— START OF DATASET CONTENT —

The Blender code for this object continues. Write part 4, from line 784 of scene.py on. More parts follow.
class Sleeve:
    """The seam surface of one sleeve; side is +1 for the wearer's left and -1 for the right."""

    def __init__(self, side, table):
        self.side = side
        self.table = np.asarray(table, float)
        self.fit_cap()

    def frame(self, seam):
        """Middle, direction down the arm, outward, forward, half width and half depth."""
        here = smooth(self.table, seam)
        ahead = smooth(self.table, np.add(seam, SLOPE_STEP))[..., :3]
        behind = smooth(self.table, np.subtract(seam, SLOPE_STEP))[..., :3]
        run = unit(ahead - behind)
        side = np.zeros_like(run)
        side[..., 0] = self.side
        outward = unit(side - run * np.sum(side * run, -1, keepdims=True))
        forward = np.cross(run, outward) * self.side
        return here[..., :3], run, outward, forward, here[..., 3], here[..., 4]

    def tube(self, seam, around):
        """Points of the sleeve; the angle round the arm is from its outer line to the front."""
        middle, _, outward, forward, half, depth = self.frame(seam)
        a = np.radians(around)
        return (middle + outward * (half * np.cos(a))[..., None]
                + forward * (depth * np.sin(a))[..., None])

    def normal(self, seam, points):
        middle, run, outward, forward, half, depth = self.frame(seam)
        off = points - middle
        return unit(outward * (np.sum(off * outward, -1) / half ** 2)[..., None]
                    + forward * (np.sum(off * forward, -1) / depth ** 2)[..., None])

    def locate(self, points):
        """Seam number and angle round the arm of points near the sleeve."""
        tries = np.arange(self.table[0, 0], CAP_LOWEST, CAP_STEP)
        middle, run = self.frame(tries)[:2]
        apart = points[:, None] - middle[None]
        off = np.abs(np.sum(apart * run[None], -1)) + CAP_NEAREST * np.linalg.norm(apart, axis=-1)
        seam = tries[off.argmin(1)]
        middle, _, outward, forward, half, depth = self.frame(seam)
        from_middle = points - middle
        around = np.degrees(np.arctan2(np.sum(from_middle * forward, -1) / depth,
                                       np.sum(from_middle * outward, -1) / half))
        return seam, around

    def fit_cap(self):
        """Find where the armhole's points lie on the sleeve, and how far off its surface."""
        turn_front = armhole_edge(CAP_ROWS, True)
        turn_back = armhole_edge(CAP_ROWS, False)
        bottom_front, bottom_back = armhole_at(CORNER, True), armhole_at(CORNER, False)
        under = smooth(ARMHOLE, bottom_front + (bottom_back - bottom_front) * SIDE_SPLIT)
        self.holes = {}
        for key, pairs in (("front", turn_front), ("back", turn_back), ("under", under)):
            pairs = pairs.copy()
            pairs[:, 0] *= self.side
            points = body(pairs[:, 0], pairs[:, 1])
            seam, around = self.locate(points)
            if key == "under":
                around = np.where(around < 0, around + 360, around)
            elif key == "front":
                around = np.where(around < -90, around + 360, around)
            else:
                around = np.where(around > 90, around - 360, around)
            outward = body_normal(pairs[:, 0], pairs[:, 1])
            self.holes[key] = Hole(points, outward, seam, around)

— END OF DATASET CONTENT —

_STATED GOAL_
Only the lines from the start of the data to the line holding "self.fit_cap()" are wanted; return them exactly, both ends included.

_FULL OUTPUT_
The Blender code for this object continues. Write part 4, from line 784 of scene.py on. More parts follow.
class Sleeve:
    """The seam surface of one sleeve; side is +1 for the wearer's left and -1 for the right."""

    def __init__(self, side, table):
        self.side = side
        self.table = np.asarray(table, float)
        self.fit_cap()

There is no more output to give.